Just 13 kilometers off Cap de Creus, close to the French border, SeaBird Exploration, a company specializing in seismic testing, wants to survey an area covering some 37,000 square kilometers, part of which overlaps a third project that Spectrum Geo wants to undertake. The regional government is currently studying the proposal. Repsol, Spain's leading oil company, already has offshore wells in the nearby Ebro Delta, and wants to explore further in the area.

"Spain's determination to explore for hydrocarbons in the Mediterranean is completely out of kilter with European environmental policy, and turns a blind eye to all the evidence about the impact of climate change," says Ricardo Aguilar of environmental NGO Oceana. "Fortunately, the government still has time to turn down applications to explore in Spanish waters. The scientific information about the species that live in these areas would provide sufficient grounds for doing so."

The Alianza Mar Blava, which has brought together business leaders, academics and civic associations of all types, is confident that the outcome of environmental impact surveys will kill any plans to explore for hydrocarbons in the waters off the Balearics. "What is needed now is for a joint evaluation of the impact of all the proposed seismic testing, given that they will affect the same area," says the organization's spokesman, Carlos Bravo.

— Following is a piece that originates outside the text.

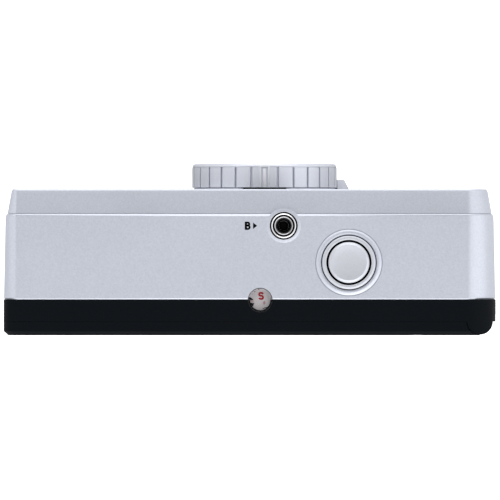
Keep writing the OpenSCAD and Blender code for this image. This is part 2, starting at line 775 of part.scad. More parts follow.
module flash_reflector() {
    color("silver") difference() {
        box(flash_x, [-12.3, -6.2], flash_z);
        translate([flash_x[0] + 1, -12.3, flash_mid[1]]) rotate([0, 90, 0]) cylinder(h = 16, r = 4.9);
        box(flash_x + [-1, 1], [-9.3, -6.7], about(flash_mid[1], 1.3));
    }
}

module flash_tube() {
    color([0.9, 0.92, 0.95, 0.6]) translate([flash_x[0] + 0.5, -8, flash_mid[1]]) rotate([0, 90, 0])
        cylinder(h = 17, r = 1.15);
}

module flash_capacitor() {
    color([0.12, 0.13, 0.2]) {
        rod_z([battery_at[0], -7.9], [9, 37], 3.5);
        for (s = [-1, 1]) rod_z([battery_at[0] + s * 1.6, -7.9], [37, 39.5], 0.35);
    }
}

module circuit_board() {
    color([0.1, 0.35, 0.2]) {
        box([9.5, 22.4], [-4.2, -3.2], [8, 44]);
        // Transformer, transistor and resistors on the board
        box([9.7, 12.4], [-3.2, -2], [34, 40]);
        box([19.8, 22], [-6.4, -4.2], [12, 15.5]);
        for (z = [20, 24, 28]) box([20.3, 21.7], [-5.2, -4.2], [z, z + 2.8]);
    }
}

module ready_lamp() {
    color([0.9, 0.25, 0.1]) {
        rod_y([5.5, 53], [10.5, 18.6], 1.25);
        rod_y([5.5, 53], [9.3, 10.5], 1.6);
    }
}

module battery_holder() {
    color([0.08, 0.08, 0.085]) difference() {
        union() {
            rod_z(battery_at, [2.4, 50.9], battery_r + 1);
            // Feet on the floor of the cover, and ribs that hold the circuit board
            box([8.6, 24.4], [1.6, 5.6], [wall_base, 4]);
            for (x = [11, 20.5]) box([x, x + 1.5], [-3.2, 2], [9, 32]);
        }
        rod_z(battery_at, [1, 50.1], battery_r + 0.2);
        rod_z(battery_at, [50, 52], 2);
        box(battery_mouth_x, battery_mouth_y, [1, 2.4]);
    }
}

module battery() {
    color([0.75, 0.62, 0.3]) {
        rod_z(battery_at, [battery_z[0], battery_z[1] - 0.8], battery_r);
        rod_z(battery_at, [battery_z[1] - 0.8, battery_z[1]], 1.9);
    }
}

module battery_contact() {
    color("gainsboro") {
        rod_z(battery_at, [battery_z[1], battery_z[1] + 0.3], 3.6);
        rod_z(battery_at, [battery_z[1] + 0.3, 51.3], 0.9);
    }
}

battery_hinge = [-3, 1];

module battery_door() {
    color("silver") difference() {
        union() {
            box(battery_mouth_x + [0.15, -0.15], [battery_hinge[0], 9.85], [0.15, 1.75]);
            translate([battery_mouth_x[0] + 0.15, battery_hinge[0], battery_hinge[1]]) rotate([0, 90, 0])
                cylinder(h = battery_mouth_x[1] - battery_mouth_x[0] - 0.3, r = 0.85);
            box([15, 18], [8.9, 9.7], [1.7, 1.95]);
        }
        for (x = [12.5:1:20.5]) box([x, x + 0.4], [6.6, 9], [-1, 0.4]);
        translate([0, battery_hinge[0], battery_hinge[1]]) rotate([0, 90, 0]) cylinder(h = 40, r = 0.4);
    }
    color("gainsboro") translate([battery_mouth_x[0] - 0.9, battery_hinge[0], battery_hinge[1]])
        rotate([0, 90, 0]) cylinder(h = battery_mouth_x[1] - battery_mouth_x[0] + 1.8, r = 0.4);
}

module battery_spring() {
    color("gainsboro") translate([battery_at[0], battery_at[1], 1.75]) spring(3.2, 0.3, 3, 3.25, 6, 12);
}

// ---- Controls on the deck ----

module shutter_button() {
    color("gainsboro") {
        difference() {
            rod_z(button_at, [deck_z - 1.1, deck_z + 1], button_r);
            rod_z(button_at, [deck_z - 2, deck_z], button_r - 0.75);
            // Dished top
            translate([button_at[0], button_at[1], deck_z + 1 + 39.7]) sphere(40);
        }
        rod_z(button_at, [56.6, deck_z + 0.05], 1.6);
    }
}

module button_collar() {
    color("silver") {
        difference() {
            rotate_at(button_at) polygon([[5.03, 58.5], [5.65, 58.5],
                [5.65, deck_z + 0.25], [6.2, deck_z + 0.25], [6.2, deck_z + 0.35],
                [5.5, deck_z + 0.6], [5.03, deck_z + 0.6]]);
        }
        tube_z(button_at, [58, 58.6], 5.65, 1.7);
    }
}

// Turns an outline of radius against height round a vertical axis at a place in X and Y
module rotate_at(at) {
    translate([at[0], at[1], 0]) rotate_extrude($fn = 96) children();
}

module button_spring() {
    color("gainsboro") translate([button_at[0], button_at[1], 58.6]) spring(2.6, 0.2, 3, 2.4, 6, 12);
}

// Threaded metal bush that takes a cable release
module cable_socket() {
    color("silver") rotate_at(cable_at) polygon([[1.1, 55.3], [2.3, 55.3],
        [2.3, deck_z - 0.15], [2.1, deck_z], [cable_bore_r, deck_z - 0.5], [cable_bore_r, 57.8], [1.1, 57.8]]);
}

// Black bezel between the bush and the deck, inside a thin bright ring
module socket_trim() {
    color([0.05, 0.05, 0.055]) difference() {
        rod_z(cable_at, [59.2, deck_z + 0.1], 3.1);
        rod_z(cable_at, [58, 62], 2.32);
    }
}

// Pin that the cable release pushes down
module cable_plunger() {
    color("silver") {
        rod_z(cable_at, [56.5, 57.4], 1.03);
        rod_z(cable_at, [57.3, 57.7], 0.7);
    }
}

module counter_window() {
    color([0.8, 0.85, 0.88, 0.35]) rod_z(window_at, [deck_z - 1.15, deck_z], window_r - 0.03);
}

// Counter dial over a ratchet wheel that the sprocket's finger turns
module counter_dial() {
    color("white") difference() {
        union() {
            rod_z(counter_at, [58.2, 58.7], dial_r);
            translate([counter_at[0], counter_at[1], 57]) linear_extrude(1.25)
                knurled(8.8, ratchet_teeth, 0.6);
        }
        rod_z(counter_at, [56, 59], 1.05);
    }
}

// ---- Film transport ----

module advance_wheel() {
    color([0.08, 0.08, 0.085]) difference() {
        translate([spool_at[0], spool_at[1], 54]) linear_extrude(3.8) knurled(wheel_r, 56, 0.5);
        rod_z(spool_at, [53, 59], 1.5);
        tube_z(spool_at, [56.8, 59], 10.6, 4);
    }
}

module spool_gear() {
    color("gainsboro") gear_z(spool_at, [51.7, 53.2], spool_teeth, gear_mod, train_angle, 1.5);
}

module take_up_spool() {
    color([0.1, 0.1, 0.105]) {
        rod_z(spool_at, [9.9, 57.8], 1.5);
        difference() {
            rod_z(spool_at, [11.3, 49.7], 5.3);
            // Slots that catch the end of the film
            for (a = [0:60:300]) translate([spool_at[0], spool_at[1], 14]) rotate([0, 0, a])
                translate([3.6, -0.5, 0]) cube([3, 1, 33]);
        }
        for (a = [0, 180]) for (z = [16.4, 44.6]) translate([spool_at[0], spool_at[1], z])
            rotate([0, 0, a + 30]) translate([4.8, -0.5, -0.6]) cube([1.4, 1, 1.2]);
    }
}

module idler_gear() {
    color("gainsboro")
        gear_z(idler_at, [51.7, 53.2], idler_teeth, gear_mod, train_angle + 180 / idler_teeth, 1.05);
}

// Eight-toothed sprocket at each edge of the film, with the counter's drive finger on top
module sprocket() {
    color([0.1, 0.1, 0.105]) {
        rod_z(sprocket_at, [10.2, 57.6], 1.2);
        rod_z(sprocket_at, [13, 48], 3.6);
        for (z = [[13.2, 16.9], [44.1, 47.8]]) rod_z(sprocket_at, z, 6.05);
        for (z = [15.9, 45.1]) for (i = [0:7]) translate([sprocket_at[0], sprocket_at[1], z])
            rotate([0, 0, i * 45]) translate([5.6, -0.7, -0.5]) cube([1.55, 1.4, 1]);
        translate([sprocket_at[0], sprocket_at[1], 57]) rotate([0, 0, 180])
            translate([0, -0.5, 0]) cube([2.9, 1, 0.6]);
    }
}

module sprocket_gear() {
    color("gainsboro") gear_z(sprocket_at, [51.7, 53.2], sprocket_teeth, gear_mod, train_angle, 1.2);
}

// Metal strap that carries the tops of the gear shafts
module gear_plate() {
    color("silver") difference() {
        translate([0, 0, 53.45]) linear_extrude(0.35) {
            for (p = [spool_at, idler_at, sprocket_at]) translate(p) circle(3.2);
            translate(spool_at) rotate(train_angle) translate([0, -2.2]) square([train_length, 4.4]);
        }
        rod_z(spool_at, [53, 54], 1.55);
        rod_z(sprocket_at, [53, 54], 1.25);
    }
}

// ---- Rewind ----

crank_pivot = [cassette[0] + 4.6, 1];
grip_x = cassette[0] - 3;

module rewind_knob() {
    color("silver") {
        difference() {
            rod_z(cassette, [1.8, crank_cup_top - 0.1], 5.95);
            rod_z([grip_x, cassette[1]], [1, 4], 1.9);
        }
        rod_z(cassette, [3.2, 8.6], 2.05);
        // Fork that turns the film spool
        box(about(cassette[0], 2), about(cassette[1], 0.5), [8.5, 11.5]);
        // Ears for the crank's pin
        for (s = [-1, 1]) box(about(crank_pivot[0], 0.7), about(cassette[1] + s * 2.4, 0.3), [0.2, 1.9]);
        rod_y(crank_pivot, about(cassette[1], 2.5), 0.4);
    }
}

// Folding crank on the pin between the knob's ears
module rewind_crank() {
    color("silver") difference() {
        union() {
            box([grip_x, crank_pivot[0] - 0.5], about(cassette[1], 1.9), [0.4, 1.5]);
            rod_z([grip_x, cassette[1]], [0.4, 1.5], 1.9);
            rod_y(crank_pivot, about(cassette[1], 1.9), 0.75);
        }
        rod_z([grip_x, cassette[1]], [0, 2], 0.75);
        rod_y(crank_pivot, about(cassette[1], 3), 0.45);
    }
}

// Turning grip on the end of the crank, stowed in the knob
module crank_grip() {
    at = [grip_x, cassette[1]];
    color([0.1, 0.1, 0.105]) {
        rod_z(at, [1.6, 3.1], 1.5);
        rod_z(at, [0.4, 1.7], 0.7);
    }
}

module rewind_release() {
    color([0.1, 0.1, 0.105]) {
        rod_z(sprocket_at, [0.3, 2], 1.9);
        rod_z(sprocket_at, [1.9, 2.8], 2.7);
        rod_z(sprocket_at, [2.7, 8.9], 1.2);
    }
}

// ---- Fittings ----

module tripod_socket() {
    color("silver") difference() {
        union() {
            rod_z([lens_x, 0], [0, 2], 4.5);
            rod_z([lens_x, 0], [wall_base, 8], 5.4);
        }
        rod_z([lens_x, 0], [-1, 6.5], tripod_bore_r);
    }
}

module strap_bar() {
    color("silver") rod_z([-half_w + 1.5, 2], strap_z, 0.9);
}

module screw_z(at, z) {
    difference() {
        union() {
            rod_z(at, z, 0.88);
            rod_z(at, [z[0], z[0] + 0.55], 1.75);
        }
        for (a = [0, 90]) translate([at[0], at[1], z[0]]) rotate([0, 0, a]) cube([2, 0.4, 0.6], center = true);
    }
}

module case_screws() {
    color("silver") {
        for (p = base_screws) screw_z(p, [0.3, 5]);
        translate([half_w - 0.35, side_screws[0][1], side_screws[0][0]]) rotate([0, -90, 0]) screw_z([0, 0], [0, 3.4]);
        translate([-half_w + 0.35, side_screws[1][1], side_screws[1][0]]) rotate([0, 90, 0]) screw_z([0, 0], [0, 3.4]);
    }
}

front_cover();
front_panel();
grip_panel();
main_body();
back_door();
door_seal();
pressure_plate();
pressure_spring();
hinge_pin();
door_latch();
latch_spring();
mode_ring();
lens_barrel();
lens_trim();
front_lens();
rear_lens();
filter_lever();
filter_arm();
star_filter();
shutter_plate();
aperture_plate();
shutter_blade();
blade_spring();
release_lever();
viewfinder_tunnel();
viewfinder_window();
eyepiece_lens();
flash_window();
flash_reflector();
flash_tube();
flash_capacitor();
circuit_board();
ready_lamp();
battery_holder();
battery();
battery_contact();
battery_door();
battery_spring();
shutter_button();
button_collar();
button_spring();
cable_socket();
socket_trim();
cable_plunger();
counter_window();
counter_dial();
advance_wheel();
spool_gear();
take_up_spool();
idler_gear();
sprocket();
sprocket_gear();
gear_plate();
rewind_knob();
rewind_crank();
crank_grip();
rewind_release();
tripod_socket();
strap_bar();
case_screws();
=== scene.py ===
# %% [markdown]
# # Compact half-frame film camera
# A small silver and black film camera, seen from straight above the top deck.
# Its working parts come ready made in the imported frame. This script adds the looks: fine meshes for the
# outside pieces, and a detailed material for every piece.
# The frame is in metres with +Z up. The lens faces -Y, and the shutter button is at the -X end.

# %% Setup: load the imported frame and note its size
import json
import math
import bmesh
import bpy
from mathutils import Matrix, Vector

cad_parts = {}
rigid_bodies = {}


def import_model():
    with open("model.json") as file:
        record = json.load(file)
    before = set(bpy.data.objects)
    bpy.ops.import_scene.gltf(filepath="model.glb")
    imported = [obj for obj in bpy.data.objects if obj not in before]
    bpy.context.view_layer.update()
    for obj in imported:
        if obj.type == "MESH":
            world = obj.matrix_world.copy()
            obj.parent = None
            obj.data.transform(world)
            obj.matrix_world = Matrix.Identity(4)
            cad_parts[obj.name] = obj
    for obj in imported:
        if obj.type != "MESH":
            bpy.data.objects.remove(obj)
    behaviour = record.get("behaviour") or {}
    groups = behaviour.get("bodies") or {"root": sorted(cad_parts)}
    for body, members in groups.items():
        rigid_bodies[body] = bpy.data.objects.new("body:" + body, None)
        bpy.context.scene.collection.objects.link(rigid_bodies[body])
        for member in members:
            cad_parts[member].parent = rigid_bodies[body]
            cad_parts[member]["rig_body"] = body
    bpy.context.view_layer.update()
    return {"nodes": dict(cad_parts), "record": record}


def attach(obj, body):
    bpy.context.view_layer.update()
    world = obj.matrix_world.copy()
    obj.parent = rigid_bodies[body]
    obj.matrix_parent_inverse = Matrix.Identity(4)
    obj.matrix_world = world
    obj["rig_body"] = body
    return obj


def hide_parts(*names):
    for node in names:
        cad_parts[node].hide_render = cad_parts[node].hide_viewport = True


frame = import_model()
MM = 0.001

# %% [markdown]
# ## Sizes
# These are the main dimensions of the camera, in millimetres. Whole pieces take their places from them, so
# that neighbours stay in line. The profiles of small turned parts keep heights of their own, near the deck.
# Points are given in millimetres, and scaled when a mesh is made.

# %% Dimensions
HALF_W = 55.0
DECK = 61.0
Y_FRONT, Y_STEP, Y_SEAM = -13.4, -7.8, 11.3
LENS = (-3.3, 30.5)
RING_R, RING_BACK, RING_FRONT = 16.35, -13.85, -19.25
BUTTON = (-22.1, 3.0)
SOCKET = (-7.55, -5.2)
WINDOW, WINDOW_R = (-2.3, 11.4), 2.75
DIAL = (-6.5, 6.55)
CRANK, CRANK_CUP_R = (37.6, 3.9), 6.2
print("case:", 2 * HALF_W, "mm wide, with its deck at", DECK, "mm")

# %% [markdown]
# ## Closed meshes from points
# Every piece starts as a list of points and faces. Blender's ready-made cylinders and cubes would do for a
# rough block, but a camera's edges have small steps and rims, so each shape is built from its own profile.
# Doubled points are merged and faces turned outwards at once, because the cuts to come need a closed mesh.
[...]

There are a number of marine reserves and natural parks that are part of Red Natura 2000, an EU-wide network of nature protection areas set up in 1992. "None of the test areas infringes directly on these protected areas, although one, around the Columbretes Islands is just 11.1 kilometers away," notes a report by the Spanish Oceanographic Institute on the Capricorn project. "It is essential that maximum precaution is applied regarding any activities in this area, among them seismic testing."